George Frideric Handel composed many wonderful works; including his "The Cuckoo and the Nightingale" concerto, the Arrival of the Queen of Sheba, and the Music for the Royal Fireworks. Music for the Royal Fireworks was composed to celebrate a peace treaty. Handel even wrote fireworks into this composition. At one of the performances, the fireworks started a fire. A park building burned down and the frightened audience quickly went home.

What Was Handel Really Like?

Handel had a very quick temper. He often yelled at performers if they didn't do things his way. He was very demanding. He ate and drank way too much. Handel was also a very funny man. He used English, French, Italian and German, all mixed up together, to tell his great stories, just as he combined the music styles of those countries to compose his musical works.

Handel was a huge, gruff man with an awkward walk. Londoners called him the "great bear".

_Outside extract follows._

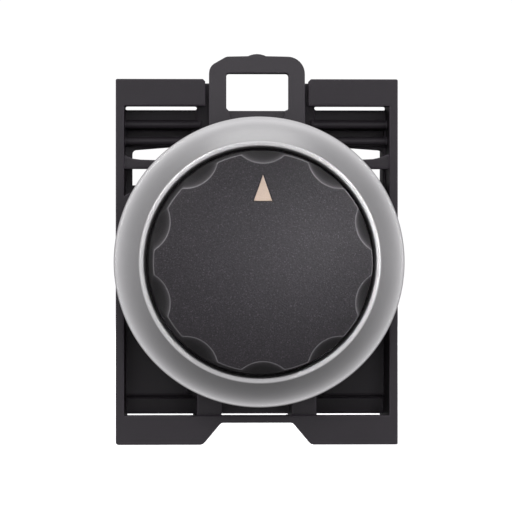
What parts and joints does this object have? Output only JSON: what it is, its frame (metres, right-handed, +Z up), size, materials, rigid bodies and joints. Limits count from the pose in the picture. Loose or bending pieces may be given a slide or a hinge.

What Happened to the "Great Bear"?

When Handel was 52-years-old he had a stroke. It temporarily paralyzed his right arm and stopped him from performing. The stroke also affected Handel's mind. His thoughts did not focus as well after that.

At 65, Handel was blind in one eye. Later, he went completely blind. By that time in his life, Handel only wanted to concentrate on his music. Without his eyesight it was very hard to do that. Handel could still play the organ and concertos from memory, and improvised musical scores.

Handel never married and had no children. He left a sizable estate to a niece in Germany. He also gave gifts to his other relations, servants, friends and favourite charities.

Handel was one of several creative people who helped the European public accept personal expression. He encouraged people to show their respect for God by supporting social causes.

Whether the dramatic situation called for joy, sadness, fear or excitement, Handel composed music to express those feelings. Because George Frideric Handel didn't keep those emotions to himself, the world is a richer place. Handel died on 14 April 1759 in London.